Provided information:
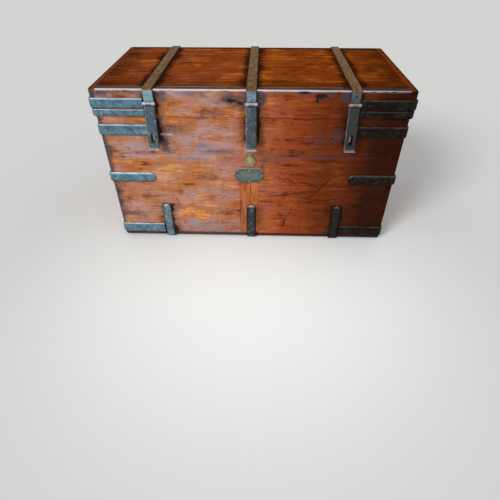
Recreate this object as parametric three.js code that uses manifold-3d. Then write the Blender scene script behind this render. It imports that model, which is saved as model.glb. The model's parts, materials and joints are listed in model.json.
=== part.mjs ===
// An iron-bound trunk: a dovetailed wooden chest with a hinged lid, iron bands and straps,
// three hasps, a lock behind the middle one and a drop handle at each end.
// Millimetres, +Z up, the front faces -Y. The origin is the middle of the footprint on the floor.

import * as THREE from 'three';
import { mergeVertices } from 'three/addons/utils/BufferGeometryUtils.js';
import Module from 'manifold-3d';

const wasm = await Module();
wasm.setup();

// Driving dimensions
const seat = 0.3; // the gap between two pieces that rest on each other
const running = 0.4; // the gap round a piece that turns or slides
const overrun = 2; // how far a cutter passes the face that it cuts

const body = { width: 860, depth: 440, height: 411, upperBoard: 113, board: 20, corner: 6, edge: 3.5 };
const bottom = { thick: 18, boards: 3 };
const lid = { height: 73.5, overhang: 4, rail: 20, plank: 18, corner: 8, edge: 3.5 };
const dovetail = { pin: 18, slopeShare: 1 / 7, lowerTails: 3, upperTails: 1, lidTails: 1 };
const patch = { width: 55, foot: 15, below: 1, depth: 8, offset: -7 };

const strapShare = 0.3186; // of the body's width, from the middle strap to a side one
const bodyStrap = { width: 30, thick: 5, bevel: 1.6, tipHeight: 124 };
const lidStrap = { width: 28, thick: 4, bevel: 1.2 };
const backHinge = { radius: 7, pin: 3, length: 32, middle: 12, head: 1 };
const haspHinge = { radius: 5.6, pin: 2.1, length: 33, middle: 13, head: 0.8, drop: 36.5 };
const hasp = { width: 30, thick: 3.5, bevel: 0.8, reach: 117, air: 1, lip: 6.5, lipBend: 2.4, tilt: 10 };
const slot = { width: 12, height: 30, below: 92 };
const staple = { rod: 2.25, height: 18, stand: 16, root: 12 };
const lockStaple = { rod: 2, height: 14, reach: 20, below: 104 };

const bandEnd = 3; // from the edge of a strap to the inner end of the band beside it
const thickBand = { height: 27, thick: 5, bevel: 1.8, below: 23 };
const lipBand = { height: 18, thick: 3, bevel: 1, above: 2 };
const upperBand = { height: 31, thick: 4, bevel: 1.5, below: 23.5 };
const middleBand = { height: 32, thick: 6, bevel: 3.4 };
const middleBandShare = 0.54; // of the body's height, from its foot to the middle of that band
const lowerBand = { height: 34, thick: 4, bevel: 1.5, above: 13 };

const keyhole = { below: 64, offset: -4, eye: 3.5, slotWidth: 3.2, slotHeight: 9 };
const lock = { width: 80, web: 4, margin: 22, room: 5 };
const bolt = { length: 30, height: 7, thick: 3.5, travel: 14 };
const cover = { above: 20, top: 8, bottom: 18, length: 21, thick: 3, bevel: 0.8 };
const coverRivet = { radius: 2, head: 4.4, headHeight: 2 };
const coverPlate = { top: 6.5, bottom: 13, thick: 1.5 };
const namePlate = { width: 86, height: 48, corner: 13, thick: 2.6, bevel: 0.7, below: 48, offset: -6 };
const platePin = { radius: 1.3, head: 2.6, headHeight: 1.2, inset: 7, root: 10 };

const handlePlate = { length: 128, height: 46, thick: 3, bevel: 0.8, below: 34.5 };
const bail = { rod: 4.5, half: 52, drop: 42, corner: 7, stand: 10 };
const lug = { radius: 8, length: 9, sideGap: 0.5 };

const arcSteps = 3; // facets in a square bend
const roundFacets = 16; // facets round a full circle

const iron = new THREE.MeshStandardMaterial({ color: 0x3f4b50, roughness: 0.48, metalness: 0.75 });
const topIron = new THREE.MeshStandardMaterial({ color: 0x57422c, roughness: 0.5, metalness: 0.7 });
const pinSteel = new THREE.MeshStandardMaterial({ color: 0x9aa3a3, roughness: 0.35, metalness: 0.9 });
const brass = new THREE.MeshStandardMaterial({ color: 0x8a7f54, roughness: 0.4, metalness: 0.85 });
const frontWood = new THREE.MeshStandardMaterial({ color: 0x7d3f1f, roughness: 0.42, metalness: 0 });
const lidWood = new THREE.MeshStandardMaterial({ color: 0x7a3812, roughness: 0.4, metalness: 0 });
const innerWood = new THREE.MeshStandardMaterial({ color: 0x6b4a2e, roughness: 0.7, metalness: 0 });

// Places that follow from them
const halfWidth = body.width / 2;
const halfDepth = body.depth / 2;
const woodFoot = bodyStrap.thick + seat;
const woodTop = woodFoot + body.height;
const lidFoot = woodTop + seat;
const lidTop = lidFoot + lid.height;
const lidHalfWidth = halfWidth + lid.overhang;
const lidFront = -halfDepth - lid.overhang;
const hingeAxis = { y: halfDepth + seat + backHinge.radius, z: woodTop + seat / 2 };
const haspAxis = { y: lidFront - seat - haspHinge.radius, z: lidTop - haspHinge.drop };
const strapSpacing = body.width * strapShare;
const strapPlaces = { left: -strapSpacing, centre: 0, right: strapSpacing };
const bandInner = strapSpacing + bodyStrap.width / 2 + bandEnd;

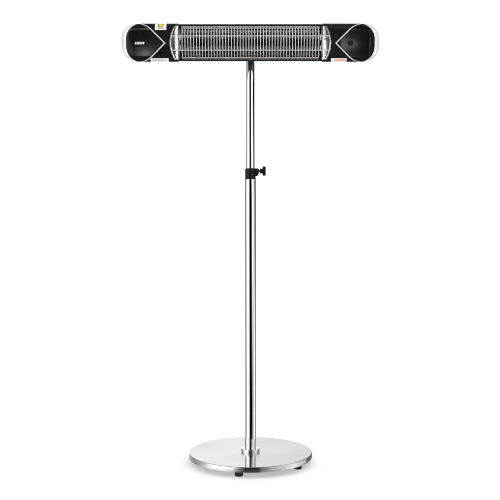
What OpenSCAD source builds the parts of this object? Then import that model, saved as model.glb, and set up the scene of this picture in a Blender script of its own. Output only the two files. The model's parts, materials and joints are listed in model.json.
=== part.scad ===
// Free-standing infrared patio heater.
// A round weighted base carries a telescopic mast. A knob in the plastic
// collar clamps the sliding tube. The heater head tilts on a bracket at the
// top of the mast. Two quartz tubes lie in a twin-trough reflector behind a
// bowed wire grille.
// Millimetres and degrees. +Z is up and the front faces -Y. The origin is on
// the floor, on the axis of the mast.

/* [Base] */
// Diameter of the base disc
base_d = 432; // [400:2:480]
// Height of the base disc without its feet
base_h = 18; // [16:1:24]
// Diameter of each rubber foot
foot_d = 29; // [22:1:30]
// Height of each rubber foot
foot_h = 19; // [12:1:22]
// Diameter of the trim ring around the mast
ring_d = 66; // [56:1:90]
// Height of the trim ring
ring_h = 11; // [8:1:16]

/* [Mast] */
// Height of the lower tube's top edge above the floor
lower_top = 994; // [900:1:1050]
// Outside diameter of the lower tube
lower_d = 38; // [38:1:42]
// Outside diameter of the sliding tube
upper_d = 30; // [28:0.5:30]
// Length of the sliding tube
upper_len = 900; // [860:5:950]
// Wall of both tubes
tube_wall = 1.5; // [1:0.25:2]
// Height of the collar above the lower tube
collar_h = 38; // [34:1:44]
// Diameter of the clamping knob
clamp_knob_d = 35; // [30:1:38]

/* [Head] */
// Height of the tilt pivot above the floor
pivot_z = 1472; // [1420:1:1500]
// Downward tilt of the head as built
head_tilt = 12; // [-8:0.5:38]
// Length of the head
head_len = 880; // [860:2:960]
// Height of the head
head_h = 128; // [126:1:132]
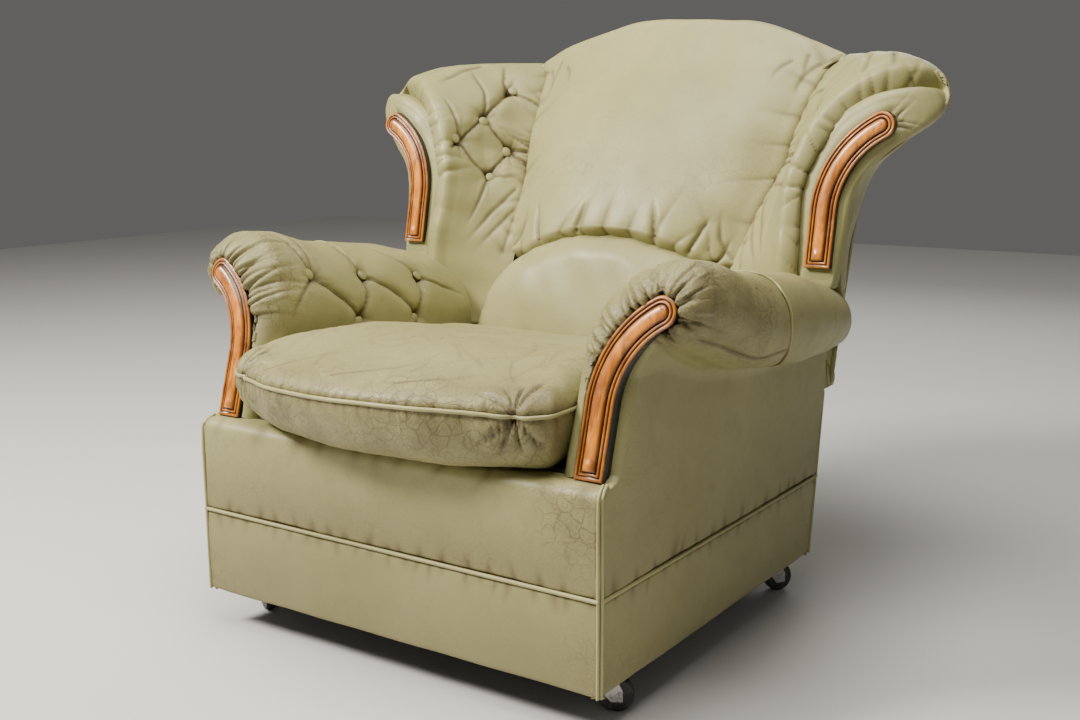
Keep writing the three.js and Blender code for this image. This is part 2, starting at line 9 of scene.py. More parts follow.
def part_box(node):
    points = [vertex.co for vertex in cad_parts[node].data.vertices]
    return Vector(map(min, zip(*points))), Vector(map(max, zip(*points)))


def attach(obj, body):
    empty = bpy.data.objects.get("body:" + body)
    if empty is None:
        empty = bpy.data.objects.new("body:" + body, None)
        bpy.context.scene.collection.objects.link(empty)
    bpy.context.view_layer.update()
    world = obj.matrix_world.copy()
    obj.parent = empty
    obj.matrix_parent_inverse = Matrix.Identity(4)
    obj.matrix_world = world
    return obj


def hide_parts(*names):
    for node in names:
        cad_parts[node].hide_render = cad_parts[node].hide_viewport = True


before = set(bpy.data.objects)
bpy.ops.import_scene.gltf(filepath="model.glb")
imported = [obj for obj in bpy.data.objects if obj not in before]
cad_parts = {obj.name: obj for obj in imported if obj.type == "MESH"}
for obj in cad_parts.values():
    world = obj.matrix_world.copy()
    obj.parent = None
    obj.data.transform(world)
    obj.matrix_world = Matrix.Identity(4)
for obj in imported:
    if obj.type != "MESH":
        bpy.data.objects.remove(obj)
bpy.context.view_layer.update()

# Shapes are drawn in millimetres from the floor below the middle of the base's front face, and the frame says
# where that is. The right half is drawn, and the left one is its mirror image.
MM = 0.001
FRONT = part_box("side_border_right")[0].y
CHAIR = "chair"

BASE_HALF, BASE_BOTTOM, BASE_SEAM, BASE_TOP = 370, 58, 194, 342
BORDER_TOP, PANEL_LOW = BASE_SEAM - 2, BASE_SEAM + 2
BASE_REAR, BASE_LEAN = 699, 0.145
BACK_REAR, BACK_LOW, BACK_RAKE = 780, 345, 0.30
CREST, SHOULDER_DROP, SHOULDER_HALF, PILLOW_FOOT = 985, 73, 319, 606
SWEEP_FROM, SWEEP_SLOPE, SWEEP_SOFTNESS = 492, 0.55, 12
ARM_PLANE = {"y": 18.4, "z": 339, "rake": 0.29, "thick": 25}
WING_PLANE = {"y": 574.5, "z": 569.6, "rake": 0.20, "thick": 17}
ARM_FACING = {"x": 334.5, "z": 344, "straight": 97, "radius": 140, "turn": 60, "half": 22}
WING_FACING = {"x": 410, "z": 569.6, "straight": 90, "radius": 149, "turn": 62, "half": 22}
BUTTON, PIPE, THIN_PIPE = 9.8, 2.9, 2.3
SIDES = (("right", 1), ("left", -1))


# ---- shape helpers ------------------------------------------------------------------------------------
def metres(points, side=1):
    """Design points as row-frame metres, mirrored for side -1."""
    placed = np.asarray(points, float) * MM
    placed[..., 0] *= side
    placed[..., 1] += FRONT
    return placed


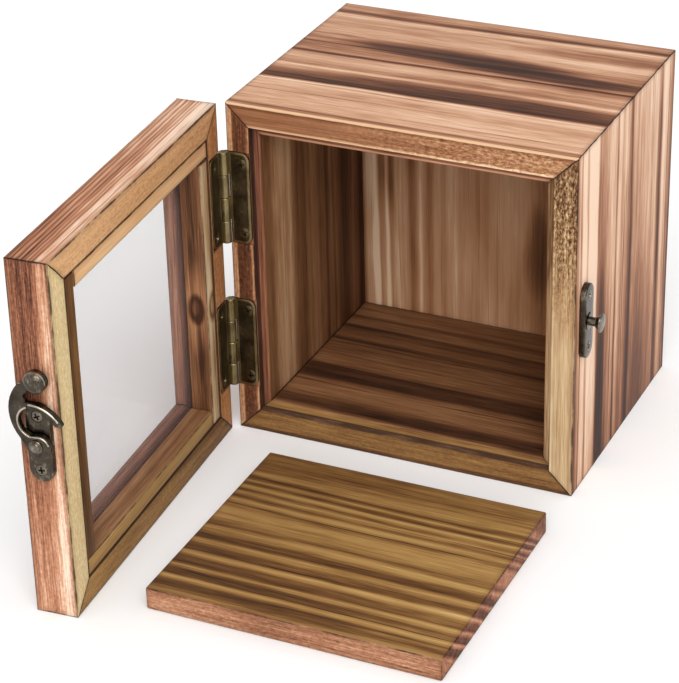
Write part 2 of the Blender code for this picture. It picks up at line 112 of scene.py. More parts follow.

Given request:
Begin with the first line of the data above and, please, print each line exactly until you have printed the line containing "20, below: 104"; print nothing else.

Complete response:
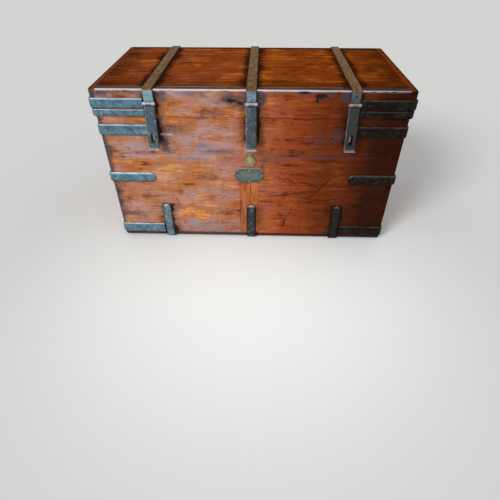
Recreate this object as parametric three.js code that uses manifold-3d. Then write the Blender scene script behind this render. It imports that model, which is saved as model.glb. The model's parts, materials and joints are listed in model.json.
=== part.mjs ===
// An iron-bound trunk: a dovetailed wooden chest with a hinged lid, iron bands and straps,
// three hasps, a lock behind the middle one and a drop handle at each end.
// Millimetres, +Z up, the front faces -Y. The origin is the middle of the footprint on the floor.

import * as THREE from 'three';
import { mergeVertices } from 'three/addons/utils/BufferGeometryUtils.js';
import Module from 'manifold-3d';

const wasm = await Module();
wasm.setup();

// Driving dimensions
const seat = 0.3; // the gap between two pieces that rest on each other
const running = 0.4; // the gap round a piece that turns or slides
const overrun = 2; // how far a cutter passes the face that it cuts

const body = { width: 860, depth: 440, height: 411, upperBoard: 113, board: 20, corner: 6, edge: 3.5 };
const bottom = { thick: 18, boards: 3 };
const lid = { height: 73.5, overhang: 4, rail: 20, plank: 18, corner: 8, edge: 3.5 };
const dovetail = { pin: 18, slopeShare: 1 / 7, lowerTails: 3, upperTails: 1, lidTails: 1 };
const patch = { width: 55, foot: 15, below: 1, depth: 8, offset: -7 };

const strapShare = 0.3186; // of the body's width, from the middle strap to a side one
const bodyStrap = { width: 30, thick: 5, bevel: 1.6, tipHeight: 124 };
const lidStrap = { width: 28, thick: 4, bevel: 1.2 };
const backHinge = { radius: 7, pin: 3, length: 32, middle: 12, head: 1 };
const haspHinge = { radius: 5.6, pin: 2.1, length: 33, middle: 13, head: 0.8, drop: 36.5 };
const hasp = { width: 30, thick: 3.5, bevel: 0.8, reach: 117, air: 1, lip: 6.5, lipBend: 2.4, tilt: 10 };
const slot = { width: 12, height: 30, below: 92 };
const staple = { rod: 2.25, height: 18, stand: 16, root: 12 };
const lockStaple = { rod: 2, height: 14, reach: 20, below: 104 };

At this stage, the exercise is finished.